Palomar College! you?


----------



## sdadam (Sep 20, 2006)

I got mine at palomar too. Good program, what days and times do you have class? I've been meaning to stop by and see bruce.


----------



## EMTalex (Sep 20, 2006)

Thats cool mate!

umm Tuesdays and Thursdays 9-11:50


----------



## FireStrut (Sep 21, 2006)

*We have started our pt assessment in class tonight. This is the first time I have laid hands on a dummy pt for trauma and boy did I freeze up. By the end of class I was doing ok, so I was glad about that. I am going to make some copies of these sheets and wherever I go then these papers will go. This stuff is hard but at the same time it is fun too. I think I will be saying SAMPLE and DCAP-BTLS in my sleep.*


----------



## c-spine (Sep 22, 2006)

It's tough the first few times. I was the same way.
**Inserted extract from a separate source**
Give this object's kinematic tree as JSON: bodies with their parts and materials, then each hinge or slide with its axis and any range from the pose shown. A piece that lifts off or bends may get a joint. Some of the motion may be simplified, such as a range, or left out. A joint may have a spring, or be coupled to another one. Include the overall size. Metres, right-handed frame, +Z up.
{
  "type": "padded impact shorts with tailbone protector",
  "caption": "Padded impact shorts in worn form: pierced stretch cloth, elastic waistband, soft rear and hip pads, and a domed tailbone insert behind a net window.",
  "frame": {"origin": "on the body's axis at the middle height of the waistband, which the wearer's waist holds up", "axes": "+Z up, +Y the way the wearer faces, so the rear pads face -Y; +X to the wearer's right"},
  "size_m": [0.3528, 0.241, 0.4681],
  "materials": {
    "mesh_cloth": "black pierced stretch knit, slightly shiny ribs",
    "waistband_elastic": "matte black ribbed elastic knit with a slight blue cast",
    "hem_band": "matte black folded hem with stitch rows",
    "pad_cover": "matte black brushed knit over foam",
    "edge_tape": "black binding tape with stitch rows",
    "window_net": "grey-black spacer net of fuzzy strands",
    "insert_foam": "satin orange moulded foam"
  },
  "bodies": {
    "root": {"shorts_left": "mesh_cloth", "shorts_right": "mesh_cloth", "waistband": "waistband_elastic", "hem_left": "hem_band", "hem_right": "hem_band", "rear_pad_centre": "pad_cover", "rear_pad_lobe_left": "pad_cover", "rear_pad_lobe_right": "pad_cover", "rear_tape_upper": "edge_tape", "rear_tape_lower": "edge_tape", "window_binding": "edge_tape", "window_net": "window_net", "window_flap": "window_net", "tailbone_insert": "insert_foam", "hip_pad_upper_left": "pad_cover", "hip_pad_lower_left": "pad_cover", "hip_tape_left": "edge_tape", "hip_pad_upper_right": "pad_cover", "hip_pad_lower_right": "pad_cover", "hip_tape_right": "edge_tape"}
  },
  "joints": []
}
I had my sheet in front of me with all the things I need to do for like... the first 2 months....lol. I would suggest memorizing it piece by piece; that's how I learned it. But that's just me. 

Just remember - practice a lot.


----------



## Ridryder911 (Sep 22, 2006)

Research has shown and proven that mnemonics are helpful in test time and when trying to learn for testing, however; they show as well most do not remember or only partially remember them within one year.

That is why I only teach them for testing purposes only. Terms such as DCAP, CUPS, etc.. are okay, but does not really emphasize the need, and in-detail of assessments. As well, DCAP (a BTLS) term is regional, as we in my area does not use the BTLS rather we use PHTLS, which is identical in theory. 

I truly believe assessments can only improve on practicing and then practicing on real patients. Sure utilize anything that will improve your skills, but then hone onto them as they should get more detailed. Remember assessment is the only way to detect injuries on unresponsive patients. 

R/r911


----------



## joemt (Sep 24, 2006)

BTLS is Burns, Tenderness, Lacerations, Swelling.. not the BTLS course... what does PHTLS stand for in Assessment Rid?


----------



## Jon (Sep 24, 2006)

joemt said:


> BTLS is Burns, Tenderness, Lacerations, Swelling.. not the BTLS course... what does PHTLS stand for in Assessment Rid?


The BTLS acronym is taught in the BTLS course.... I think PHTLS teaches it differently.


----------



## joemt (Sep 24, 2006)

Ahhh it is also taught in a multitude of EMT-B texts... therein lies my confusion... doesn't matter how they learn it to me though.... as long as they know how to complete an effective assessment, it's all pretty much the same.
Jo


----------



## DT4EMS (Sep 25, 2006)

PHTLS means "Pre-Hospital Trauma Life Support" it is the course not an aconym within it.

BTLS is a course which is Basic trauma Life Support and they have ATLS which is Advanced Trauma Life Support.

We accept both BTLS and PHTLS in our area, but we teach PHTLS at our facility.


----------



## joemt (Sep 25, 2006)

yes, but when discussed in the Patient Assessment Realm.. BTLS = Burns, Tenderness, Lacerations & Swelling... and is used in the mneumonic DCAP-BTLS.... DCAP = Deformities, Contusion, Abrasions, Punctures/ Penetrations.  I can understand the confusion of all of this though.

And Kip.... we're pretty heavy into BTLS up (and over) here, but I'm familiar with PHTLS as well... ATLS is a Physician based course, and we don't see a lot of Pre-Hospital providers with this level of training.

Jo


----------



## DT4EMS (Sep 25, 2006)

Yeppers......  I'm very familiar with DCAP-BTLS. 

All medical directors of EMS systems in Missouri must have ATLS. I think most ER Docs are supposed to have it as well. 

We don't offer it here. 

I was aswering your question s to what did "PHTLS" stand for in pateint assesment. I have never heard it before  "in" a patient assesment setting. Not to say it doesn't exist.......... just never heard of it.


----------



## joemt (Sep 25, 2006)

Sorry.... I seem to be having SERIOUS comprehension issues the last couple of days.... just ignore anything crazy I may say... (by the way, I knew what PHTLS stood for as a program... was thinking that Rid may know a cool new mneumonic for it that was being used in conjunction with Patient Assessment).

Jo


----------



## DT4EMS (Sep 25, 2006)

joemt said:


> Sorry.... I seem to be having SERIOUS comprehension issues the last couple of days.... just ignore anything crazy I may say... (by the way, I knew what PHTLS stood for as a program... was thinking that Rid may know a cool new mneumonic for it that was being used in conjunction with Patient Assessment).
> 
> Jo




If anyne will have a cool mneumonic for something it will be him! 

And.................... no worries Girl! I think we are all a little light headed right now.............. I am soooooooooooo covered up at work with all of the AHA changes and tryng to get all of the staff up to date...........plus EMT and Medic core (refresher) classes............. I'm pooped!


----------